I did a bit of research about this a few years back and an Aussie man who has written several books on men and boys dating back 30 years, expressed the view that men are under fathered. The impact of this being that boys “were not given enough affection, teaching and example from their dad or other male figures to help them grow into mature men. Affection, teaching and example are the three essential vitamins of human growth:

Affection – to let boys know they matter and belong

Teaching – to help boys understand their lives, and

Example – so boys can learn by observation how a good man feels, thinks and acts.

These ingredients mostly disappeared from the lives of boys. We still matured into men but we weren’t given the necessary knowledge and skills to match.”1

We tend to have ‘side-by-side’ friendships while women are more likely to have ‘face-to-face’ ones. Men stand alongside each other in work, watching the football, go fishing together, helping another move house, or fix a problem. We enjoy being in a group where playful banter and relaxed catch ups occur. It’s less confrontational and doesn’t require sharing our emotions.

“It was okay!”

This naturally has a flow on to the heart. We can struggle to move beyond the surface level of life. We can be asked to express how we feel, and it can be difficult to get a good response. This can be out of defensiveness and pride or ‘not wanting to go somewhere that is challenging after a hard day at work’ so we shut off from it. Surprisingly, it can be out of simply not knowing how. For many of us we haven’t learnt the language of expressing our feelings. And it can take some time, lots of patience, and a kind guiding hand to help us develop such a language. Again, wanting to learn must be important to you, for example, our spouse is fed up with the standard end of day response of ‘it was okay!’ when asked the question ‘how was work today, dear?’

That was me.

Flow on to a Friendship with God

Life with God is all about relationship. For many of my early years as a Christian, I didn’t appreciate this. I prayed and worshipped, went to church and so on but switched off once I went to work. I compartmentalised my faith. God was kinda this nebulous being and it wasn’t until I began to want more from my relationship with God when my eyes were opened to how much truly was available to us. It’s adopting more of the contemplative practices of silence, solitude and using imaginative prayer that Jesus has come alive as a friend.

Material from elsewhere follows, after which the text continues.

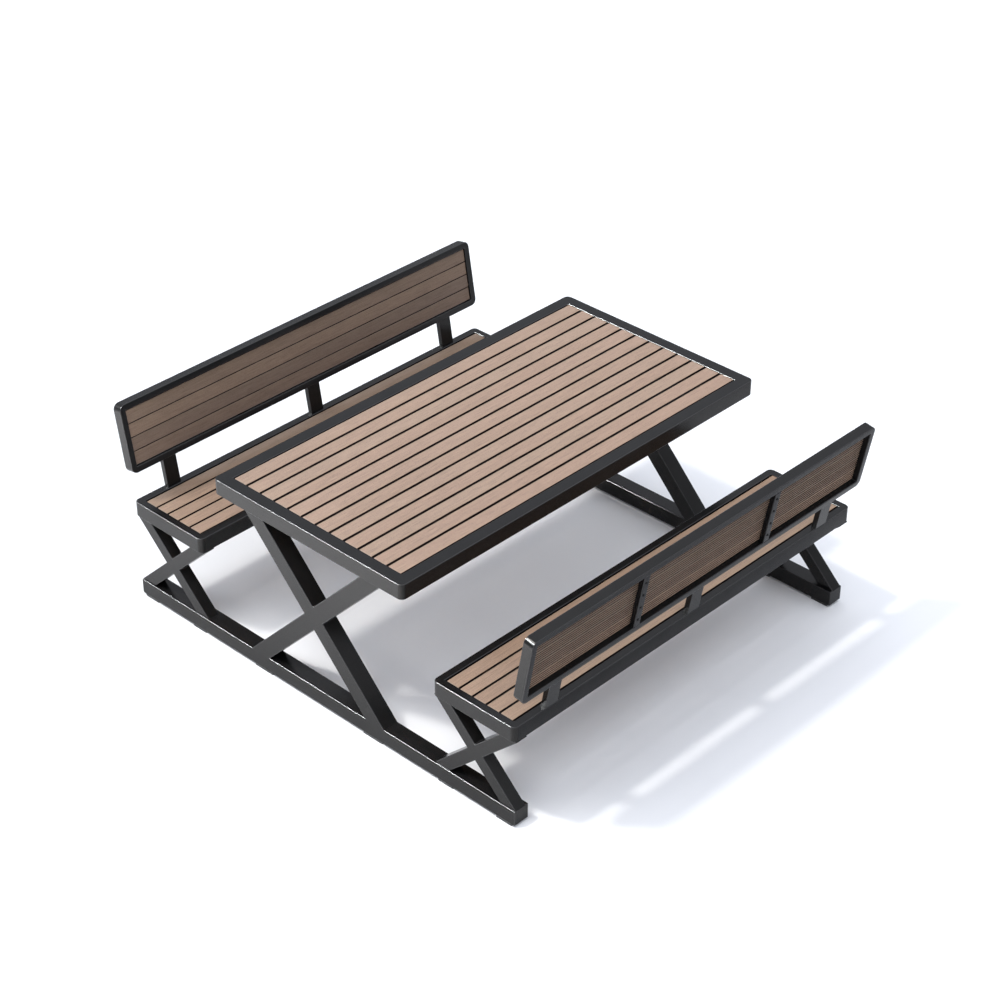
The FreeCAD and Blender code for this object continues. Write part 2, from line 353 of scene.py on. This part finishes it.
def mixed(tree, blend, share, a, b):
    node = node_of(tree, "ShaderNodeMix", data_type="RGBA", blend_type=blend)
    for value, socket in ((share, node.inputs["Factor"]), (a, node.inputs[6]), (b, node.inputs[7])):
        if isinstance(value, (int, float)):
            socket.default_value = value
        elif isinstance(value, tuple):
            socket.default_value = (*value, 1)
        else:
            tree.links.new(value, socket)
    return node.outputs[2]


def bumped(tree, shader, height, strength, distance, under=None):
    node = node_of(tree, "ShaderNodeBump")
    node.inputs["Strength"].default_value = strength
    node.inputs["Distance"].default_value = distance
    tree.links.new(height, node.inputs["Height"])
    if under:
        tree.links.new(under, node.inputs["Normal"])
    tree.links.new(node.outputs["Normal"], shader.inputs["Normal"])
    return node.outputs["Normal"]


def powder_coat():
    """Charcoal polyester powder: fine orange peel, satin, a little cloudy, with a painted highlight along
    the roundings.
    """
    material, tree, shader = blank_material("charcoal_powder_coat")
    place = object_place(tree)
    peel = noise(tree, place, 900, detail=2)
    ripple = noise(tree, place, 260, detail=2)
    cloud = noise(tree, place, 7, detail=5)
    colour = ramp(tree, cloud, [(0.3, (0.0065, 0.0065, 0.0066)), (0.7, (0.0095, 0.0095, 0.0096))])
    specks = ramp(tree, peel, [(0.62, (0, 0, 0)), (0.72, (0.009, 0.009, 0.009))])
    colour = mixed(tree, "ADD", 1.0, colour, specks)
    edge = mark(tree, "edge")
    # Roundings are painted paler than the flats: a painted highlight along every edge.
    tree.links.new(mixed(tree, "MIX", edge, colour, (0.022, 0.022, 0.023)), shader.inputs["Base Color"])
    tree.links.new(spread_of(tree, cloud, 0.18, 0.25), shader.inputs["Roughness"])
    first = bumped(tree, shader, ripple, 0.10, 0.0006)
    bumped(tree, shader, peel, 0.12, 0.0003, first)
    tree.links.new(spread_of(tree, edge, 0.18, 0.32, 0.0, 1.0), shader.inputs["Specular IOR Level"])
    shader.inputs["Specular Tint"].default_value = (1.0, 0.95, 0.905, 1.0)
    return material


def composite():
    """Wood composite board: brushed fibres along the board, flecks, its own tone for each board, a painted
    highlight on the roundings and painted shade on the side faces in the gaps.
    """
    material, tree, shader = blank_material("composite_board")
    place = object_place(tree)
    fibres = noise(tree, place, 1, detail=6, roughness=0.62, stretch=(620, 14, 620))
    streaks = noise(tree, place, 1, detail=3, stretch=(150, 2.2, 150))
    flecks = noise(tree, place, 520, detail=2)
    patches = noise(tree, place, 5, detail=3)
    tone = mark(tree, "tone")
    # The dark backrest stop is painted shade; the seat stop is darker and browner than the table stop.
    body = ramp(tree, tone, [(0.0, (0.150, 0.109, 0.083)),
                             (0.5, (0.300, 0.200, 0.136)),
                             (1.0, (0.346, 0.243, 0.181))])
    dye = node_of(tree, "ShaderNodeTexWhiteNoise", noise_dimensions="1D")
    tree.links.new(tone, dye.inputs["W"])
    dye = ramp(tree, dye.outputs["Value"], [(0.0, (1.02, 0.99, 0.99)), (1.0, (0.985, 1.002, 0.99))])
    fibre = ramp(tree, fibres, [(0.32, (0.66, 0.64, 0.62)), (0.5, (1, 1, 1)), (0.72, (1.2, 1.18, 1.16))])
    streak = ramp(tree, streaks, [(0.3, (0.86, 0.85, 0.84)), (0.7, (1.06, 1.06, 1.06))])
    patch = ramp(tree, patches, [(0.3, (0.93, 0.92, 0.91)), (0.7, (1.04, 1.03, 1.02))])
    fleck = ramp(tree, flecks, [(0.34, (0.62, 0.59, 0.57)), (0.43, (1, 1, 1))])
    # Paler roundings: a painted highlight along the board edges.
    painted_edge_highlight = (1.35, 1.34, 1.32)
    # Darkened side faces: painted shade in the gaps between boards.
    painted_gap_shade = (0.03, 0.02, 0.02)
    for share, factor in ((1.0, dye), (0.9, fibre), (0.5, streak), (0.6, patch), (1.0, fleck),
                          (mark(tree, "edge"), painted_edge_highlight), (mark(tree, "side"), painted_gap_shade)):
        body = mixed(tree, "MULTIPLY", share, body, factor)
    tree.links.new(body, shader.inputs["Base Color"])
    tree.links.new(spread_of(tree, fibres, 0.56, 0.74), shader.inputs["Roughness"])
    first = bumped(tree, shader, fibres, 0.35, 0.0004)
    bumped(tree, shader, flecks, 0.15, 0.0003, first)
    shader.inputs["Specular IOR Level"].default_value = 0.28
    return material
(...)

Once again, I believe we need to desire such a friendship as it takes an intentional practice or leaning into God to begin to discover how close He really is. As He says in Revelation: “Behold, I stand at the door and knock. If anyone hears my voice and opens the door, I will come in to him and eat with him, and he with me.” (Rev 3:20 ESV). We only have to open the door but that is an intentional act.

Let me leave it there. I hope this might have been useful and please do offer your own perspectives and/or ask any questions in the comments below. Once again, this is simply my perspective and I’m sure many of you may have experienced something different with the men in your lives.

Note: 1. Steve Biddulph, The New Manhood: The 20th Anniversary Edition (Simon & Schuster, Sydney, 2018) Kindle ed.